The Cost of Inaccurate Data: Why Your ROAS is Understated
For DTC e-commerce brands, especially those in competitive niches like beauty, fashion, and supplements, every euro of ad spend must work as hard as possible. When your tracking data is inaccurate, your return on ad spend (ROAS) calculations are fundamentally flawed, leading to suboptimal campaign performance and wasted budget. The average Shopify brand using only client-side tracking is likely underreporting conversions by 20-40%. Let's quantify this impact.
Consider a Shopify brand spending €150,000 per month on advertising. If their client-side tracking reports a ROAS of 2.5x, this suggests €375,000 in monthly revenue. However, if 30% of conversions are missed due to tracking limitations, their actual revenue generated by those ads is significantly higher.
Scenario: Underreported Conversions Impact on ROAS
| Metric | Client-Side Reported | Actual (with 30% more conversions) | Difference |
|---|---|---|---|
| Ad Spend (Monthly) | €150,000 | €150,000 | €0 |
| Reported ROAS | 2.5x | 3.25x (estimated) | +0.75x |
| Reported Revenue | €375,000 | €487,500 | +€112,500 |
| Missed Revenue (Monthly) | N/A | €112,500 | N/A |
| Missed Revenue (Annually) | N/A | €1,350,000 | N/A |
This table illustrates a conservative estimate. With a 30% underreporting of conversions, a brand actually generating €487,500 in revenue from their ads would only see €375,000 in their ad platform dashboards. This means their actual ROAS is 3.25x, not 2.5x. This discrepancy has profound consequences:
Under-refinement: Ad platforms like Facebook and Google rely on conversion data to sharpen campaigns. If they are fed incomplete data, their algorithms cannot effectively find more profitable customers, leading to inefficient ad delivery and higher cost per acquisition (CPA).
Conservative Scaling: Brands might hesitate to scale profitable campaigns because the reported ROAS makes them appear less effective than they truly are. This prevents growth and leaves money on the table.
Misguided Budget Allocation: Decisions about which channels or campaigns to invest more in are based on faulty numbers, leading to misallocation of significant budgets.
Inaccurate Attribution: Understanding which touchpoints truly drive conversions (a core concept of marketing attribution) becomes impossible without a complete data set. The external link to the Wikidata entry on marketing attribution provides further context on the importance of accurate measurement in this domain.
Poor Forecasting: Revenue and growth projections become unreliable, impacting inventory management, hiring, and overall business strategy.
The solution is not to spend more, but to track better. Server-side tracking directly addresses this by providing a more complete and accurate stream of conversion data to your ad platforms.
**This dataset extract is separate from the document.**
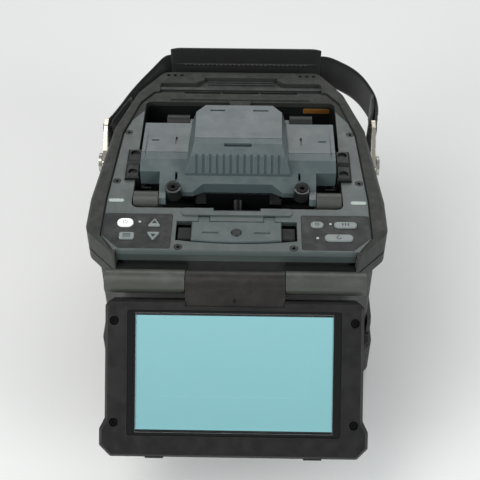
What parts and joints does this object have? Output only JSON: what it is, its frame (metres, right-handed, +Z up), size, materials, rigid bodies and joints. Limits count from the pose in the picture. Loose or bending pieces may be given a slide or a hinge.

Our clients have seen an average 89% improvement in conversion rate visibility and a 340% increase in reported ROI after adopting a robust behavioral intelligence platform that leverages server-side data. This isn't just about technical plumbing; it's about unlocking the true potential of your ad spend and making genuinely data-driven decisions.
Implementing Server-Side Tracking for Shopify: Tools and Best Practices
Implementing server-side tracking for Shopify requires careful planning and execution. While the technical complexity can seem daunting, the long-term benefits in data accuracy and ad performance far outweigh the initial investment. Here's a breakdown of common tools and essential best practices.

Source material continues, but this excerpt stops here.